Já Jimmy passa anos, todo o tempo de duração de Breaking Bad, vivendo longe de Kim. Durante esses anos, podemos perceber que a presença de Kim e a sua influência em Jimmy eram maiores do que pareciam no começo de Better Call Saul. Sem a mulher que ama e que o traz equilíbrio, Jimmy se torna um babaca completo. O homem que uma vez vimos arruinar sua imagem e perder dinheiro para poder reunir uma senhora com as suas amigas, agora sugere que matem qualquer um no caminho de seus clientes. 

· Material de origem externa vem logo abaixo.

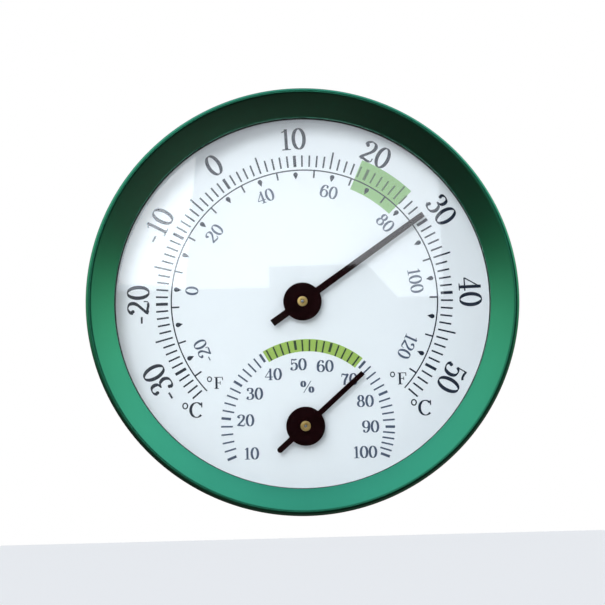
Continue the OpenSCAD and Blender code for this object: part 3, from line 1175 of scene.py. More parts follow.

Ele não teve escolha de se separar de Kim: ela, como o elo centrado do relacionamento que sempre foi, se retirou para não machucar mais ninguém. Mal sabia ela quantas pessoas Saul machucaria. Jimmy assumiu completamente o seu alter ego mas, quando foi pego, se viu com a possibilidade de voltar a ser o Jimmy McGill, o homem que Kim amava, e não mais Saul Goodman, que ela desdenhava. Jimmy escolheu 86 anos de cadeia para poder olhar a mulher que ele ama nos olhos de novo. Ele demora para perceber que isso é mais importante do que o resto, e quando percebe, é tarde demais.

Mas o destino de Kim, ao contrário do de Skyler, não foi completamente decidido pelo marido. Pelo contrário, foi ela quem escolheu sair de perto, e conseguiu. Mesmo sofrendo por se afastar do homem que amava, Kim saiu da transe em que estava ao lado dele, acabando com vidas alheias tamanho o divertimento que isso trazia. As decisões de Kim moldaram as decisões de Jimmy.  Skyler é uma mulher comum e apavorada. Kim é uma mulher traumatizada e apaixonada. Esses fatores resultam em uma mulher que defende o que é seu e se afasta do marido, e outra que aceita todas as suas ações em absoluta submissão – mesmo que, no final, Skyler esteja forçadamente submetida aos desejos do marido e Jimmy demonstre ter a mesma devoção por Kim. A resposta do público a essas personagens, vendo Skyler como antagonista e Kim como parceira, revela o desejo masculino por uma mulher que esteja sempre disposta a acolher defeitos e recolher pedaços, sem demonstrar jamais traços de egoísmo ou de limites.